Required courses for the LLM include Intellectual Property Law, Equity Valuation and Financial Statement Analysis, Venture Capital and Private Equity, and Baxter’s survey course, Entrepreneurship and the Law, which includes an examination of the theoretical base for entrepreneurialism in a market economy, the regulatory framework within which it takes place in the United States, innovation policy, and the role of risk in entrepreneurial ventures. Students also will be able to choose from a range of such elective course as Intellectual Capital and Competitive Strategy, Patent Law and Policy, Trademark Law and Unfair Competition, and Corporate Taxation.

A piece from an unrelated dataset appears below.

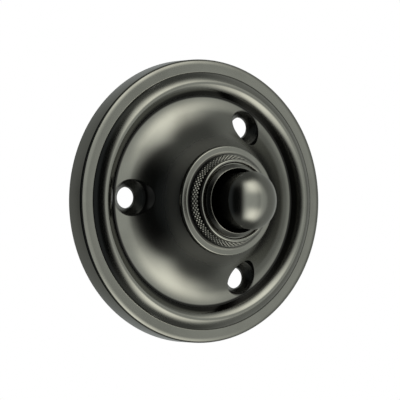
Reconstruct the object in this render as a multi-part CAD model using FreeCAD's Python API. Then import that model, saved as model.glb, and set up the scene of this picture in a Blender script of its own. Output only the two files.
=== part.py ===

Problem solving for entrepreneurs requires law and businesses
The LLM curriculum will be interdisciplinary, as is the very pursuit of acting as a lawyer to an entrepreneurial organization, said Brown. Business and law are so intertwined that entrepreneurship requires an in-depth knowledge of both disciplines.

“You can only do entrepreneurship well if you know the law surrounding intellectual property, securities, and taxes. And, you can only do entrepreneurship well if you know the business concepts surrounding governmental incentives, compensation, and finance and capital structures,” he said.

“We will teach our students how to think about start-up businesses both as business people and as lawyers, how to solve problems using a range of tools, and how to understand the environment of the entrepreneur well enough to allow them to go beyond problem-spotting mode into problem-solving mode,” he said. “A lot of lawyers focus on problem spotting but aren’t equipped to solve the problem because they don’t know the ‘business answer.’ If you only know the legal solution, not the business solution, you can’t come up with the best solution. This means that the entrepreneurship LLM will not only be ideal for the entrepreneur, but also for those in large institutions and firms who operate with the spirit of an entrepreneur.”